30 Milliarden DM Schulden
Rund 70 Länder hatten damals Forderungen gegen die Bundesrepublik, teils aus der Zeit vor dem Krieg, teils aus der Zeit danach. Insgesamt beliefen sich die Schulden auf rund 30 Milliarden D-Mark. Sparen und mühsames Abzahlen war für die Westdeutschen keine Option. Im Gegenteil: Die Wirtschaft brauchte dringend frisches Geld, um Wiederaufbau und Wachstum zu finanzieren.
Das war auch dem Bankier Hermann-Josef Abs klar, der die Delegation der Bundesrepublik bei den Verhandlungen in London anführte. Seine Parole: Aus den Gläubigern von heute sollten die Geldgeber und Investoren von morgen werden.
Die Verhandlungen begannen im Sommer 1952, sie waren zäh und schwierig. Würden die Gläubiger auf Geld verzichten? War den Deutschen zu trauen? "Es hat sogar eine Situation gegeben, wo es fast zum Abbruch der Verhandlungen gekommen wäre", erzählt die Historikerin Ursula Rombeck-Jaschinski. "Die Deutschen hatten den ausländischen Gläubigern ein Angebot vorgelegt, das aus Sicht des deutschen Finanzministeriums das Äußerste war, was möglich war. Dagegen betrachteten die Gläubiger das Angebot geradezu als eine Unverschämtheit."
Das Misstrauen der Gläubiger
Die Deutschen mussten nachbessern, dann gingen die Verhandlungen weiter. Die Parallelen zu den heutigen Verhandlungen zwischen Griechenland und seinen Geldgebern sind offensichtlich. Auch damals in London ging es darum, die richtige Balance zu finden. Die Gläubiger wollten möglichst viel von ihrem Geld wiedersehen, gleichzeitig sollte die Bundesrepublik wirtschaftlich nicht überlastet werden.

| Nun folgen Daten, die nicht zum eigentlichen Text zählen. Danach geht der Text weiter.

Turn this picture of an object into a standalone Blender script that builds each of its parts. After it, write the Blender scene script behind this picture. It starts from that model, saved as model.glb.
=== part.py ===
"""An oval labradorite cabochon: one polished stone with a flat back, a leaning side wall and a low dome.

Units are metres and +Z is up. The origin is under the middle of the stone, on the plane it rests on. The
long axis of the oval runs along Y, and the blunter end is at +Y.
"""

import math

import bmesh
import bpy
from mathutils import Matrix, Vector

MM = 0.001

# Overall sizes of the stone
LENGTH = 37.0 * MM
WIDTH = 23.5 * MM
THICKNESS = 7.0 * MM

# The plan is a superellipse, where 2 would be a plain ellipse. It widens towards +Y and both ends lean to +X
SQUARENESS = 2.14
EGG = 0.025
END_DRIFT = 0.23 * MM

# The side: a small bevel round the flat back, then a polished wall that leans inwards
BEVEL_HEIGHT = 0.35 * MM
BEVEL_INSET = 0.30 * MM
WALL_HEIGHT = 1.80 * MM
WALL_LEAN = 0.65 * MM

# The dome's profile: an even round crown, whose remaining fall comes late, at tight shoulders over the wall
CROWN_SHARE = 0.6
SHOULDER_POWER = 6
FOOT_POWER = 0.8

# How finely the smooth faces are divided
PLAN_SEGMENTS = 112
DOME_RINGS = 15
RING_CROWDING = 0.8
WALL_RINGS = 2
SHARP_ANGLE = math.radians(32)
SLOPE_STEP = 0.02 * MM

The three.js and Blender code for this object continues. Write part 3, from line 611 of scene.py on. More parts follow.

"Vor allem die Briten vertraten die Ansicht, die Deutschen könnten im Grunde auch alles zurückzahlen", so Rombeck-Jaschinski. "Aber dem haben die US-Amerikaner einen Riegel vorgeschoben, denn die waren daran interessiert, dass Deutschland noch Geld für anderes übrig hatte, insbesondere für die Wiederbewaffnung."
Das Abkommen, das die Teilnehmer der Schuldenkonferenz schließlich am 27. Februar 1953 unterschrieben, fiel für die westdeutsche Wirtschaft äußerst günstig aus: etwa die Hälfte der Schulden wurde erlassen, der Rest langfristig umgeschuldet.
Geburt der Exportnation
Zudem legte die Einigung den Grundstein für die deutsche Exportstärke. Denn die Bundesrepublik musste ihre Schulden nur bedienen, wenn sie durch den Außenhandel Geld verdiente. Die Gläubiger hatten somit ein Interesse daran, deutsche Waren zu kaufen, sagt Jürgen Kaiser von "erlassjahr.de". Seiner Ansicht nach könnte eine ähnliche Regelung heute auch dem hoch verschuldeten Griechenland helfen – zumal das Land vor der Krise noch Milliarden für Panzer aus Deutschland ausgegeben hatte.
"Würde man sagen: Die Deutschen bekommen erst dann wieder Geld, wenn sie einen griechischen Handelsbilanzüberschuss zulassen – dann würden die Griechen ziemlich lange exportieren und deutsche Touristen unterbringen, bis sie diese verdammten Panzer bezahlt hätten", so Kaiser.
Historikerin Rombeck-Jaschinski sagt, die Situation vor 60 Jahren sei nicht einfach auf die heutige Problematik übertragbar. Allerdings empfiehlt sie den Deutschen, bei den Verhandlungen mit Griechenland nicht zu vergessen, dass ihr eigenes Land auch einmal hoffnungslos überschuldet war und Hilfe nötig hatte.